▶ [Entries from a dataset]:
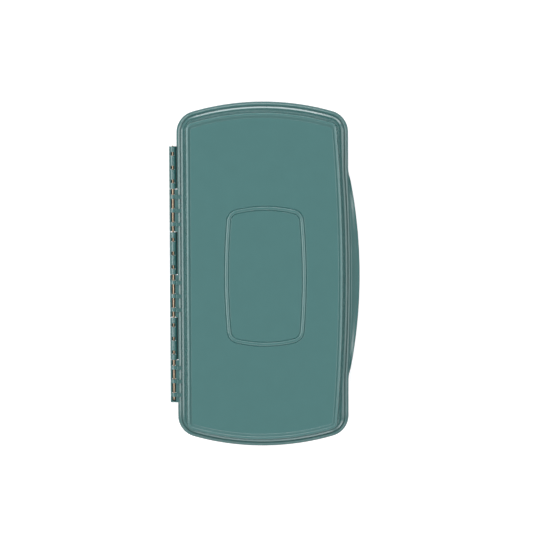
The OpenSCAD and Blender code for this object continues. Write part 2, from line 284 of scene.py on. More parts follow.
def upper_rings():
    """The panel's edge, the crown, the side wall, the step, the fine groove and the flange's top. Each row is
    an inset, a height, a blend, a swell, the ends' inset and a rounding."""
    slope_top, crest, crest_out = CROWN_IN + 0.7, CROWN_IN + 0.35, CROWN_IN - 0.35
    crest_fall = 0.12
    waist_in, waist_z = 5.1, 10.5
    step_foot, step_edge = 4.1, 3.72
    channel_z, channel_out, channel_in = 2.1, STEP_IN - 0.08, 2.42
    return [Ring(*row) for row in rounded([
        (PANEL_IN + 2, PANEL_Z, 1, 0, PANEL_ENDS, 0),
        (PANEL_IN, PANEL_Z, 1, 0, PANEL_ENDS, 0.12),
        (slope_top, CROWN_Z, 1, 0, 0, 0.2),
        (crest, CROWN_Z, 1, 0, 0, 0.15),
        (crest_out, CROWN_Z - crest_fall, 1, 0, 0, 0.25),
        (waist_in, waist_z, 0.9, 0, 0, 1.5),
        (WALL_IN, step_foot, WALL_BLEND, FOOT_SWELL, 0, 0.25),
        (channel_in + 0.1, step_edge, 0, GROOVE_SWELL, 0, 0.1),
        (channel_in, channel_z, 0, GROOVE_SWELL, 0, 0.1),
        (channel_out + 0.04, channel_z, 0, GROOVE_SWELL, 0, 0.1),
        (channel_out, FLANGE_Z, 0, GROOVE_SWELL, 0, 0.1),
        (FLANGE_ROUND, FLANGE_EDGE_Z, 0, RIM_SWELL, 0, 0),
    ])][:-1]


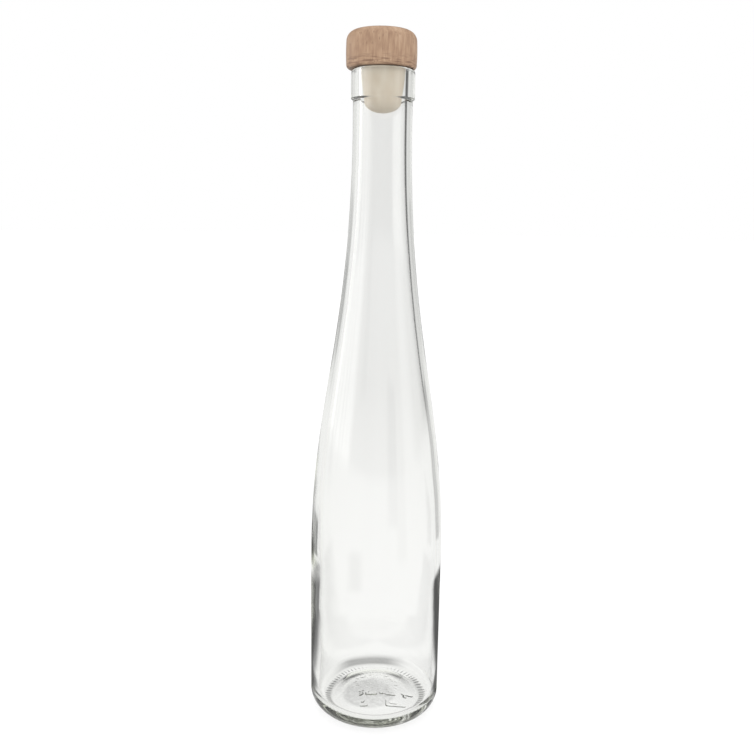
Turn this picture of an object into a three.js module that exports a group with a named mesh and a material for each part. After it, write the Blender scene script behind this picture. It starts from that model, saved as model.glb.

▶ [Problem to solve]: Give the records above again, word for word.

▶ [Written answer]:
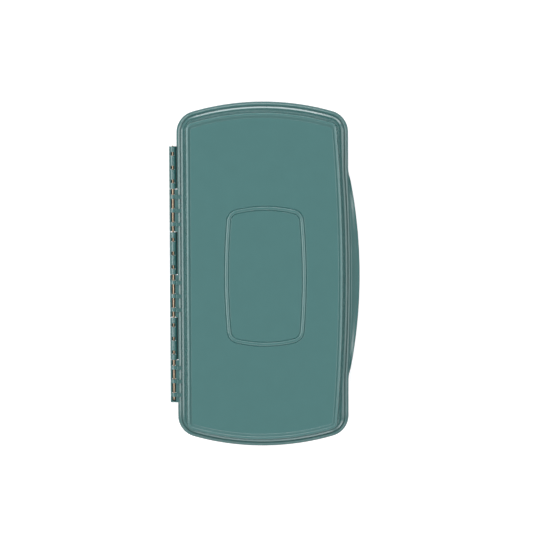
The OpenSCAD and Blender code for this object continues. Write part 2, from line 284 of scene.py on. More parts follow.
def upper_rings():
    """The panel's edge, the crown, the side wall, the step, the fine groove and the flange's top. Each row is
    an inset, a height, a blend, a swell, the ends' inset and a rounding."""
    slope_top, crest, crest_out = CROWN_IN + 0.7, CROWN_IN + 0.35, CROWN_IN - 0.35
    crest_fall = 0.12
    waist_in, waist_z = 5.1, 10.5
    step_foot, step_edge = 4.1, 3.72
    channel_z, channel_out, channel_in = 2.1, STEP_IN - 0.08, 2.42
    return [Ring(*row) for row in rounded([
        (PANEL_IN + 2, PANEL_Z, 1, 0, PANEL_ENDS, 0),
        (PANEL_IN, PANEL_Z, 1, 0, PANEL_ENDS, 0.12),
        (slope_top, CROWN_Z, 1, 0, 0, 0.2),
        (crest, CROWN_Z, 1, 0, 0, 0.15),
        (crest_out, CROWN_Z - crest_fall, 1, 0, 0, 0.25),
        (waist_in, waist_z, 0.9, 0, 0, 1.5),
        (WALL_IN, step_foot, WALL_BLEND, FOOT_SWELL, 0, 0.25),
        (channel_in + 0.1, step_edge, 0, GROOVE_SWELL, 0, 0.1),
        (channel_in, channel_z, 0, GROOVE_SWELL, 0, 0.1),
        (channel_out + 0.04, channel_z, 0, GROOVE_SWELL, 0, 0.1),
        (channel_out, FLANGE_Z, 0, GROOVE_SWELL, 0, 0.1),
        (FLANGE_ROUND, FLANGE_EDGE_Z, 0, RIM_SWELL, 0, 0),
    ])][:-1]


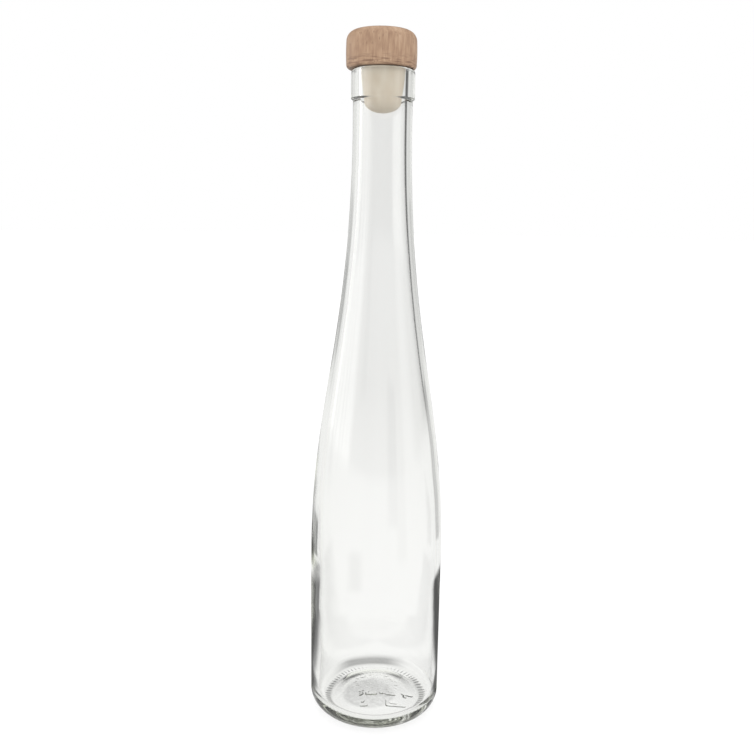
Turn this picture of an object into a three.js module that exports a group with a named mesh and a material for each part. After it, write the Blender scene script behind this picture. It starts from that model, saved as model.glb.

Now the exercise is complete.